Biden also got an earful from the leader of one of the region's smaller countries, Belize, who said it was "inexcusable" not to invite all countries. 

"This summit belongs to all the Americas. Therefore, it is unforgivable that all the countries of the Americas are not here and that the power of this summit is diminished by their absence," said Prime Minister John Briceño, reproaching Biden.

Hailing Cuba's export of state-employed doctors – a practice which US officials denounce as trafficking – Briceño called US sanctions on the island a "crime against humanity."

 

Tensions loom large

Speaking the previous day, US Secretary of State Antony Blinken had slammed Cuba, Venezuela, Nicaragua and El Salvador for repressing journalists, with tensions between Washington and the region’s authoritarian nations looming large over the event.

In a speech on media freedoms in the hemisphere, Blinken singled out the countries – whose heads of state weren’t invited or planned to skip the summit – for jailing and harassing journalists as well as passing laws that curtail press freedoms.
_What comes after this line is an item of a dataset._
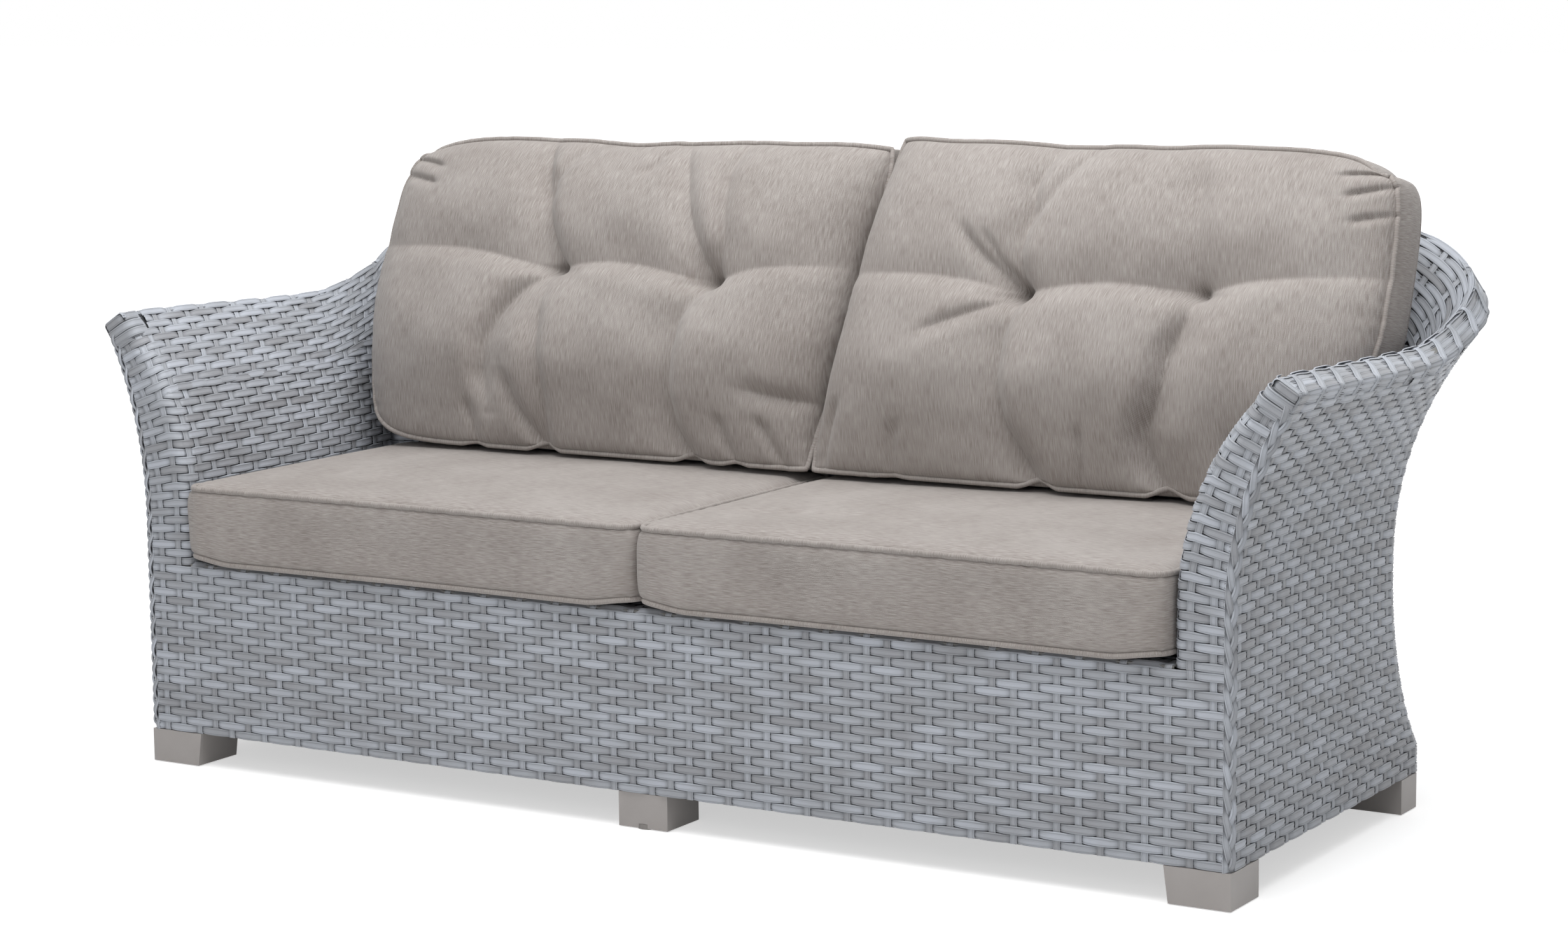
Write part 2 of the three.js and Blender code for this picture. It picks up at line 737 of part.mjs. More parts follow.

“In Cuba, Nicaragua, and Venezuela, the simple act of carrying out investigative journalism is a crime,” Blinken said. “When individual journalists are attacked, when they’re persecuted, when they’re imprisoned, when they’re targeted in any other way, the chilling effects reach far beyond the immediate victims.”

His remarks come at a tense time for press freedom in the hemisphere and globally. A British correspondent and his companion, a Brazilian expert on indigenous peoples, disappeared days ago in a remote part of the Amazon rainforest after receiving threats. In Europe, Russia has cracked down on independent journalism after its invasion of Ukraine, where journalists have been killed and injured covering the conflict.